Sarawak Report is therefore entitled to question certain matters that are hard to explain, unless Jho Low is still being supported by 1MDB. Key queries include:
– Was the US$100 million upfront investment by Najib’s step-son Riza Aziz’s company Red Granite Productions in the film Wolf of Wall Street in any way financed or guaranteed by 1MDB?
– Does Jho Low’s lavish expenditure on entertainment, which has broken records in nightclubs in many of the world’s most expensive hot spots, owe in any way to support from Malaysia’s publicly funded sovereign wealth fund?
– Was the reason Jho Low gained a rare personal credit at the end of Wolf of Wall Street because it was he who financed the entire film project, as people who worked on the project understood was the case?
– Since Jho Low has been demonstrated as having employed a guarantee from 1MDB to back his personal buy-out attempt of a London hotel group, is it not fair to conclude that Jho Low is in fact an agent for the fund and is acting to transfer this public money into private hands abroad rather than investing it in Malaysian development?
Libel?
When Sarawak Report first asked about the sources of Riza Aziz’s enormous funds, libel threats were issued by the Hollywood lawyers Loeb & Loeb, threatening immediate action unless the posts were removed.

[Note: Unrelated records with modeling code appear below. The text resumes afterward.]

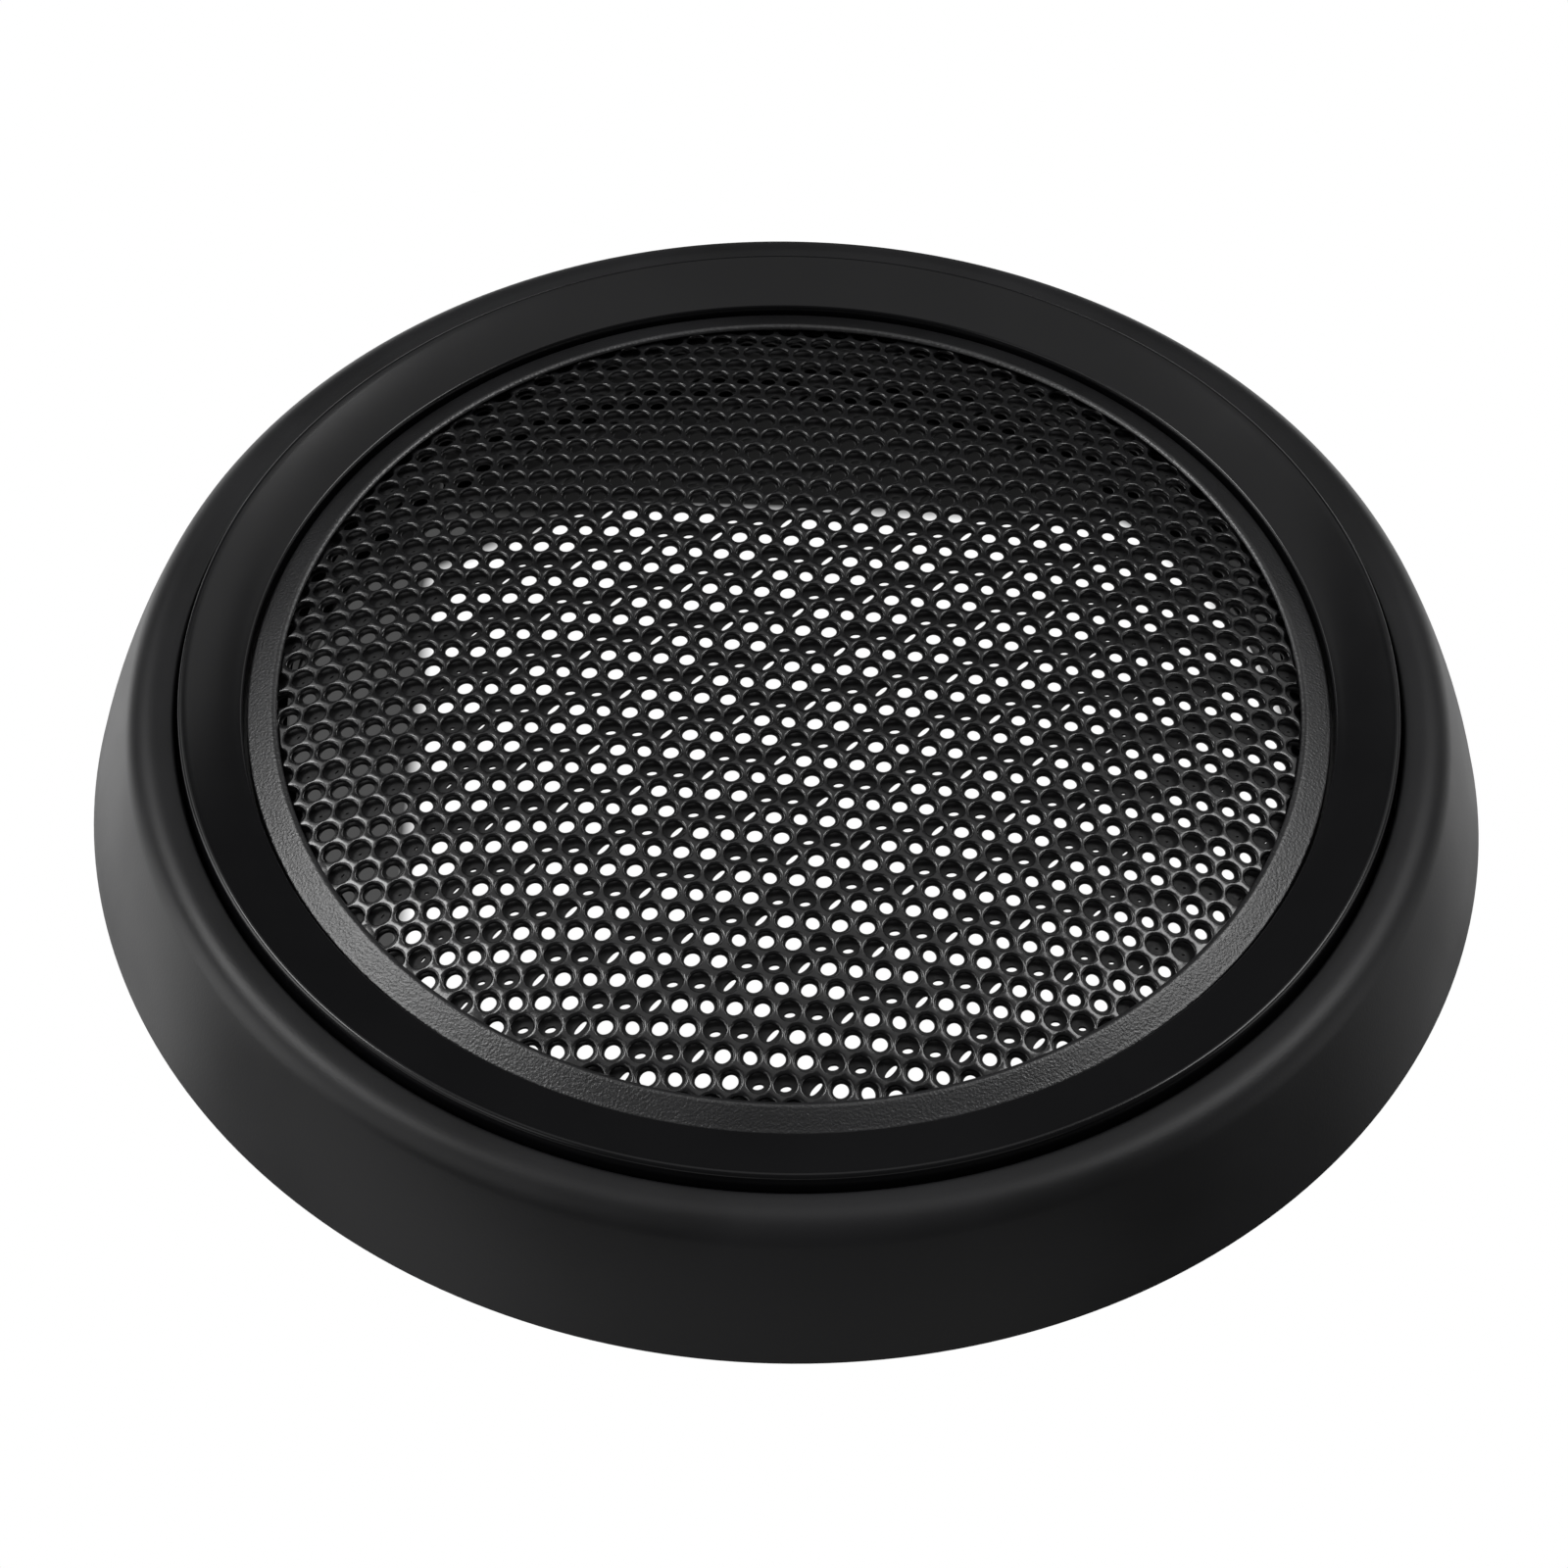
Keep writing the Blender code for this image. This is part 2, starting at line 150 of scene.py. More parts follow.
OPEN_FADE = (5.0, 45.0)    # the open ones shrink a little between these distances to the right
OPEN_LEAST = 0.87

# Bezel
BEZEL_INNER = 56.2
BEZEL_CREST = 17.05
BEZEL_OUTER = 59.6
BEZEL_OUTER_TOP = 15.85
BEZEL_EDGE = 0.3
BEZEL_EDGE_START = 55.0    # degrees, where the outer edge's rounding starts
BEZEL_ROLL = 0.6           # width of the soft inner edge
BEZEL_CURVE = 1.02         # how much the face curves outward
BEZEL_SKIN = 0.7           # thickness of its outer wall
BEZEL_FLANGE_LOW = 12.2
BEZEL_FLANGE_HIGH = 13.6
FLANGE_REACH = 64.0        # outer radius of the bezel's and the clamp ring's flanges

# Clamp ring and screws
CLAMP_INNER = 55.2
CLAMP_LOW = 10.4
CLAMP_FLANGE_TOP = 11.9
CLAMP_BEND = 56.8          # a point of the seat between its edges, so that it follows the dome
CLAMP_SHOULDER = 58.5      # outer edge of the seat
CLAMP_CHAMFER = 1.2
CLAMP_EDGE = 0.3
CLAMP_DEPTH = 1.9          # the seat lies this far under the dome
SCREW_COUNT = 6
SCREW_START = 30.0         # degrees round to the first screw
SCREW_CIRCLE = 62.2
SCREW_HOLE = 1.5           # radius, like the shaft's and the head's
SCREW_HOLE_TOP = 16.1
SCREW_HOLE_SIDES = 24
SCREW_SHAFT = 1.2
SCREW_TIP = 15.7
SCREW_POINT = 0.4
SCREW_HEAD = 2.3
SCREW_HEAD_HIGH = CLAMP_LOW - GAP
SCREW_HEAD_LOW = 9.0
SCREW_HEAD_EDGE = 0.1
SCREW_ROUND = 0.55
SCREW_SIDES = 48
CROSS_LENGTH = 2.6
CROSS_WIDTH = 0.6
CROSS_DEPTH = 0.6

# Camera of the photograph
CAMERA_RISE = 49.9         # degrees above the horizon
CAMERA_DISTANCE = 620.0
CAMERA_ROLL = 1.44         # degrees
CAMERA_CLIP = 10.0
LENS = 126.8
SENSOR = 36.0
SHIFT = (-0.00208, 0.00451)     # of the lens, over the width of the picture


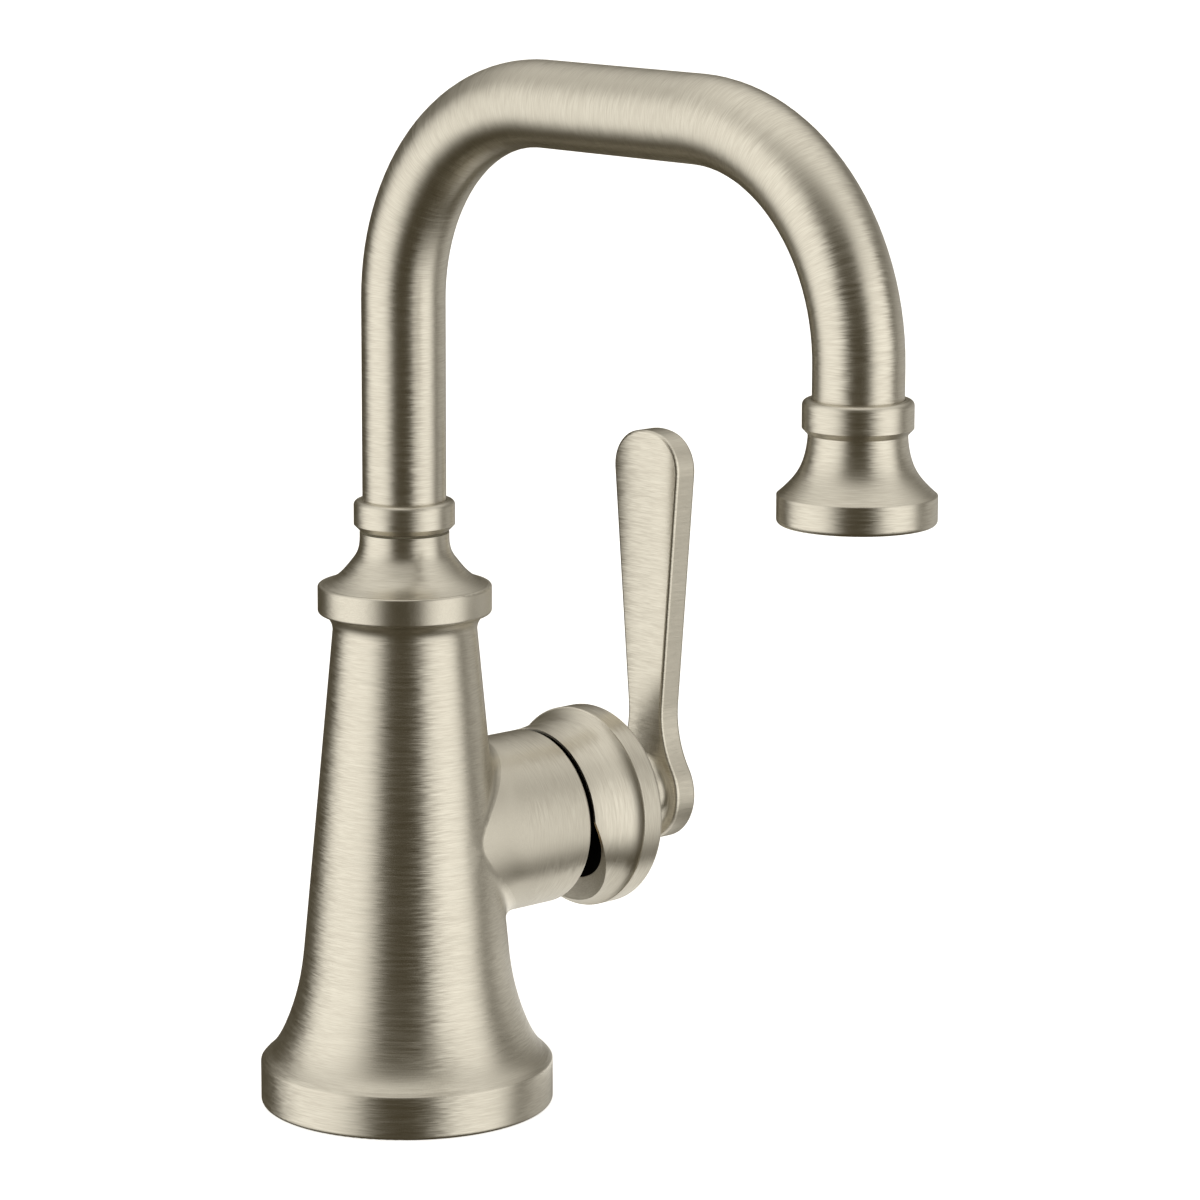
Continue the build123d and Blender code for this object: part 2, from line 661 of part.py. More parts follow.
def cartridge_base():
    """Plastic foot of the cartridge: three ports with seal grooves, and two pegs."""
    form = disc(CARTRIDGE_RADIUS, CARTRIDGE_SEAT, DISC_FACE)
    for x, y in port_spots():
        form -= disc(PORT_RADIUS, CARTRIDGE_SEAT, DISC_FACE, x, y)
        groove = disc(PORT_RADIUS + SEAL_WIDTH + FIT, CARTRIDGE_SEAT, CARTRIDGE_SEAT + SEAL_THICKNESS)
        form -= Pos(x, y, 0) * groove
    for x, y in peg_spots():
        form += disc(PEG_RADIUS, CARTRIDGE_SEAT - PEG_LENGTH, CARTRIDGE_SEAT, x, y)
    return VALVE * form


def port_seals():
    """Rubber seals between the cartridge's ports and the seat."""
    seal = ring(PORT_RADIUS + SEAL_WIDTH, PORT_RADIUS, CARTRIDGE_SEAT, CARTRIDGE_SEAT + SEAL_THICKNESS)
    return [VALVE * Pos(x, y, 0) * seal for x, y in port_spots()]


def fixed_disc():
    """Fixed ceramic disc with the three ports."""
    form = disc(CARTRIDGE_BORE - FIT, DISC_FACE, MOVING_FACE)
    for x, y in port_spots():
        form -= disc(DISC_PORT_RADIUS, DISC_FACE, MOVING_FACE, x, y)
    return VALVE * form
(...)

The posts were neither removed nor amended and four months later the threats have not been carried out.
Indeed it is now Loeb & Loeb who are removed from the brief and Red Granite Productions have hired a separate legal team.
A subpoena is believed to exist for Riza Aziz’s financial records with the Hollywood wealth management company NKSFB, where his account manager is Debra Johnson.
Debra is the wife of Channing Johnson, who was the senior partner at Loeb & Loeb in charge of overseeing the legal threats against Sarawak Report by Red Granite Productions.